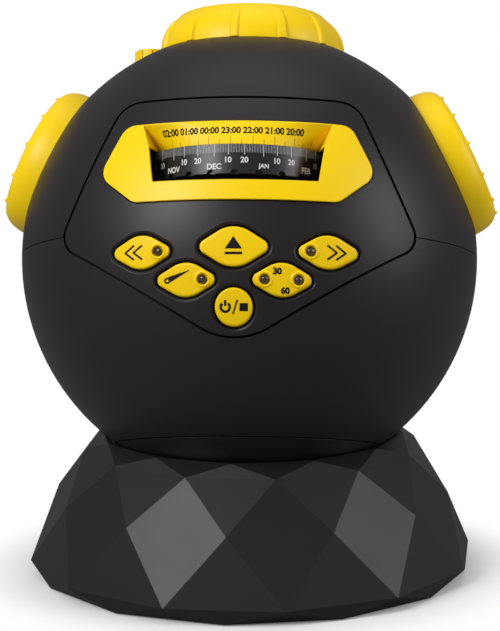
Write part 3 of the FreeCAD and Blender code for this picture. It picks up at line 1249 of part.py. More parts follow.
# Focus ring: round-shouldered knob with twelve ribs, and a sleeve inside that turns in the lens mount
def make_focus_ring():
    foot = "seat_level + focus_gap"
    bore = "barrel_radius + turn_gap"
    under = "focus_top - focus_plate"
    steps = [f"focus_cut * {share}" for share in (0.0, 0.2, 0.4, 0.6, 0.8, 1.0)]
    side = [(f"focus_curve_in + (focus_foot_radius - focus_curve_in) * cos({step})",
             f"{foot} + focus_curve_high * sin({step})") for step in steps]
    inside = [(f"focus_curve_in + (focus_foot_radius - focus_wall - focus_curve_in) * cos({step})",
               f"{foot} + (focus_curve_high - focus_wall) * sin({step})") for step in reversed(steps)]
    body = turned("focus_body", [("sleeve_radius", "sleeve_low"), ("sleeve_radius", under), ("focus_rim", under)]
                  + inside[1:] + side
                  + [("focus_rim + focus_shoulder / 3", "focus_top - focus_shoulder / 3"),
                     ("focus_rim", "focus_top"), ("focus_mouth", "focus_top"), ("focus_mouth", under),
                     (bore, under), (bore, "sleeve_low")])
    sketch = new_sketch(body, "focus_rib", "XZ_Plane")
    outer = [(f"focus_curve_in + (focus_rib_radius - focus_curve_in) * cos({step})",
              f"{foot} + focus_rib_high * sin({step})") for step in steps]
    inner = [(f"focus_curve_in + (focus_foot_radius - key_bite - focus_curve_in) * cos({step})",
              f"{foot} + (focus_curve_high - key_bite) * sin({step})") for step in reversed(steps)]
    sharp_outline(sketch, outer + inner)
    rib = pad(body, sketch, "rib_width", "focus_rib_pad")
    rib.Midplane = True
    repeat_round(body, rib, "focus_ribs", "focus_rib_round")
    turn = Placement(Vector(), Rotation(Vector(0, 0, 1), -90.0 - value("rib_turn")))
    sub_part(body, "focus_ring", BALL.multiply(turn))


# Optics in the barrel: barrel with its guide keys, two lenses and a retaining ring
def make_barrel():
    bore = "lens_radius + lens_gap"
    rear_stop = "rear_lens_low + rear_lens_thick"
    body = turned("barrel_body", [(bore, "barrel_low"), ("barrel_radius", "barrel_low"),
                                  ("barrel_radius", "barrel_high"), (bore, "barrel_high"),
                                  (bore, "front_lens_low"), ("lens_stop", "front_lens_low"),
                                  ("lens_stop", rear_stop), (bore, rear_stop)])
    keys = [side_box("guide_key", side, "barrel_radius - key_bite", "guide_key_reach", "-guide_key_wide / 2",
                     "guide_key_wide / 2", "barrel_low", "barrel_low + guide_key_high") for side in ("", "-")]
    sub_part(fuse("barrel_joined", body, *keys), "lens_barrel")
    high = "front_lens_low + front_lens_thick"
    ground_lens("front_glass", "front_lens", "front_lens_low", high, "lens_curve")
    ground_lens("rear_glass", "rear_lens", "rear_lens_low", rear_stop, "lens_curve", crown_down=True)
    low = f"{high} - lens_curve + sqrt(lens_curve^2 - retainer_bore^2)"
    edge = f"{bore} - turn_gap"
    ring = turned("retainer_body", [("retainer_bore", low), (edge, low), (edge, f"{low} + retainer_thick"),
                                    ("retainer_bore", f"{low} + retainer_thick")])
    sub_part(ring, "lens_retainer")


# Side pods: a domed ring on each flat of the upper shell, with a pierced grille and a speaker behind it
def make_pods():
    power = "pod_curve_power"
    curve = []
    for share in (0.0, 0.2, 0.4, 0.6, 0.8):
        turn = f"90 * {share}"
        curve.append((f"pod_curve_in + (pod_radius - pod_curve_in) * cos({turn})^{power}",
                      f"pod_seat + (pod_face - pod_seat) * sin({turn})^{power}"))
    cone_low = "pod_shelf - cone_deep"
    for name, side in (("left", -1), ("right", 1)):
        frame = BALL.multiply(Placement(Vector(), pod_frame(side)))
        body = turned(f"{name}_pod_body", [("pod_inside", "pod_seat")] + curve
                      + [("pod_face_radius", "pod_face"), ("pod_bore", "pod_face"), ("pod_bore", "grille_low"),
                         ("pod_neck", "grille_low"), ("pod_neck", "pod_shelf"), ("pod_inside", "pod_shelf")])
        sketch = new_sketch(body, f"{name}_bump", "XY_Plane", "pod_face - 2 * key_bite")
        round_hole(sketch, "bump_radius", "0", "bump_out")
        bump = pad(body, sketch, "2 * key_bite + bump_high", f"{name}_bump_pad")
        repeat_round(body, bump, "focus_ribs", f"{name}_bumps")
        sub_part(body, f"{name}_pod", frame)
        sub_part(grille(f"{name}_grille_body"), f"{name}_grille", frame)
        speaker = turned(f"{name}_speaker_body", [
            ("0", "speaker_low"), ("magnet_radius", "speaker_low"),
            ("magnet_radius", "speaker_low + magnet_thick"), ("magnet_neck", "speaker_low + magnet_thick"),
            ("basket_radius", "speaker_flange_low"), ("speaker_radius", "speaker_flange_low"),
            ("speaker_radius", "pod_shelf"), ("cone_radius", "pod_shelf"), ("dust_cap", cone_low),
            ("0", f"{cone_low} + dust_cap_high")])
        sub_part(speaker, f"{name}_speaker", frame)


def grille(name):
    """Round plate pierced by a middle hole and rings of holes, each ring with six more than the last."""
    high = "grille_low + grille_thick"
    body = turned(name, [("grille_hole", "grille_low"), ("grille_edge", "grille_low"), ("grille_edge", high),
                         ("grille_hole", high)])
    for ring in (1, 2, 3):
        sketch = new_sketch(body, f"{name}_ring_{ring}", "XY_Plane", high)
        round_hole(sketch, "grille_hole", "0", f"grille_pitch * {ring}")
        hole = pocket(body, sketch, "grille_thick + key_bite", f"{name}_hole_{ring}")
        repeat_round(body, hole, f"grille_first * {ring}", f"{name}_round_{ring}")
    return body


# Small projector for shooting stars: collar on the ball, tube through it, lens, lamp and a turning ring
def make_meteor():
    frame = BALL.multiply(Placement(Vector(value("meteor_x"), value("meteor_y"), 0), Rotation()))
    bore = "meteor_tube + turn_gap"
    blank = cut("collar_blank", rod("collar_rod", "meteor_collar", "meteor_low", "meteor_split", "meteor_x",
                                    "meteor_y"),
                globe("collar_foot", "ball_radius + turn_gap"),
                rod("collar_bore", bore, "meteor_low - key_bite", "meteor_top", "meteor_x", "meteor_y"))
    sub_part(blank, "meteor_collar")
    tube = turned("meteor_tube_body", [("meteor_bore", "meteor_low"), ("meteor_tube", "meteor_low"),
                                       ("meteor_tube", "meteor_tube_top"), ("meteor_bore", "meteor_tube_top")])
    sub_part(tube, "meteor_tube", frame)
    glass = "meteor_bore - turn_gap"
    lens = turned("meteor_lens_body", [("0", "meteor_lens_low"), (glass, "meteor_lens_low"),
                                       (glass, "meteor_lens_low + meteor_lens_thick / 2"),
                                       (f"({glass}) / 2", "meteor_lens_low + meteor_lens_thick"),
                                       ("0", "meteor_lens_low + meteor_lens_thick")])
    sub_part(lens, "meteor_lens", frame)
    lamp = turned("meteor_lamp_body", [("0", "meteor_low - meteor_lamp_base"),
                                       ("meteor_tube", "meteor_low - meteor_lamp_base"),
                                       ("meteor_tube", "meteor_low"), ("meteor_lamp_radius", "meteor_low"),
                                       ("meteor_lamp_radius", "meteor_low + lamp_high"),
                                       ("0", "meteor_low + lamp_high")])
    sub_part(lamp, "meteor_lamp", frame)
    foot = "meteor_split + slip_gap"
    ring = turned("meteor_ring_body", [(bore, foot), ("meteor_radius", foot),
                                       ("meteor_radius", "meteor_top - slip_gap"),
                                       ("meteor_radius - slip_gap", "meteor_top"), (bore, "meteor_top")])
    sketch = new_sketch(ring, "meteor_rib", "XY_Plane", foot)
    sharp_outline(sketch, [("-meteor_rib_half", "meteor_radius - key_bite"),
                           ("meteor_rib_half", "meteor_radius - key_bite"),
                           ("meteor_rib_half", "meteor_rib_out"), ("-meteor_rib_half", "meteor_rib_out")])
    rib = pad(ring, sketch, "meteor_top - meteor_split - 3 * slip_gap", "meteor_rib_pad")
    repeat_round(ring, rib, "meteor_ribs", "meteor_rib_round")
    sub_part(ring, "meteor_ring", frame)


make_light()
make_boards()
make_lens_mount()
make_focus_ring()
make_barrel()
make_pods()
make_meteor()




# Final check of every object, then one file for each sub-part
doc.recompute()
for thing in doc.Objects:
    if {"Invalid", "Error"} & set(thing.State):
        raise RuntimeError(f"{thing.Label} failed: {thing.State}")
for piece in made:
    if piece.Shape.isNull() or not piece.Shape.isValid() or not piece.Shape.Solids:
        raise RuntimeError(f"{piece.Label} has no valid solid")
os.makedirs("parts", exist_ok=True)
for piece in made:
    piece.Shape.exportStep(f"parts/{piece.Label}.step")
    print(piece.Label, len(piece.Shape.Solids), round(piece.Shape.Volume))
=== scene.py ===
# A star projector: a black ball leaning back in a faceted black stand, with a yellow drawer front, keys, pods
# and focus ring. Sizes are in millimetres in the ball's own upright frame, except where metres are named.
import bmesh
import bpy
import math
import numpy as np
from mathutils import Matrix, Vector


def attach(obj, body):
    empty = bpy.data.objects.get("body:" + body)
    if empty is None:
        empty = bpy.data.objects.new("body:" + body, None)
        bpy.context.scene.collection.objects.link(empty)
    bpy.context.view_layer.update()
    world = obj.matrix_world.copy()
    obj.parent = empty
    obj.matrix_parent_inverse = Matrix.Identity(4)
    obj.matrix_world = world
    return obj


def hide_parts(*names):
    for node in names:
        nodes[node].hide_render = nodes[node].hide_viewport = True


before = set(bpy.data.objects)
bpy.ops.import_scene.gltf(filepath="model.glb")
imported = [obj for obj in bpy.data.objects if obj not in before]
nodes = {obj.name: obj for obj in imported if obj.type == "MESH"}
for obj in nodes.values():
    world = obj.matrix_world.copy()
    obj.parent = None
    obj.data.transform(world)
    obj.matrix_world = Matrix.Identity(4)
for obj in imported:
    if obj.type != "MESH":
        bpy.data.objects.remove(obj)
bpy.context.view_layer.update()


# Camera: a long lens in front of the keys, a little above the ball's middle and a little to its right.
# It looks slightly down, so that the whole object fills the upright picture. Lengths here are in metres.
view_distance = 0.8755
view_height = math.radians(8.44)
view_turn = math.radians(3.744)
view_dip = math.radians(1.296)
view_roll = math.radians(0.507)
ball_height = 0.11125
ball_centre = Vector((0, 0, ball_height))
lens_pixels = 2480.3
picture_height = 631
film_height = 36.0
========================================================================
▶ EXERCISE PROMPT
Return, unchanged, the run of lines above that opens with the line containing "# Final check" and closes with the line containing "imported = [obj". Include both.

▶ THE RESPONSE
# Final check of every object, then one file for each sub-part
doc.recompute()
for thing in doc.Objects:
    if {"Invalid", "Error"} & set(thing.State):
        raise RuntimeError(f"{thing.Label} failed: {thing.State}")
for piece in made:
    if piece.Shape.isNull() or not piece.Shape.isValid() or not piece.Shape.Solids:
        raise RuntimeError(f"{piece.Label} has no valid solid")
os.makedirs("parts", exist_ok=True)
for piece in made:
    piece.Shape.exportStep(f"parts/{piece.Label}.step")
    print(piece.Label, len(piece.Shape.Solids), round(piece.Shape.Volume))
=== scene.py ===
# A star projector: a black ball leaning back in a faceted black stand, with a yellow drawer front, keys, pods
# and focus ring. Sizes are in millimetres in the ball's own upright frame, except where metres are named.
import bmesh
import bpy
import math
import numpy as np
from mathutils import Matrix, Vector


def attach(obj, body):
    empty = bpy.data.objects.get("body:" + body)
    if empty is None:
        empty = bpy.data.objects.new("body:" + body, None)
        bpy.context.scene.collection.objects.link(empty)
    bpy.context.view_layer.update()
    world = obj.matrix_world.copy()
    obj.parent = empty
    obj.matrix_parent_inverse = Matrix.Identity(4)
    obj.matrix_world = world
    return obj


def hide_parts(*names):
    for node in names:
        nodes[node].hide_render = nodes[node].hide_viewport = True


before = set(bpy.data.objects)
bpy.ops.import_scene.gltf(filepath="model.glb")
imported = [obj for obj in bpy.data.objects if obj not in before]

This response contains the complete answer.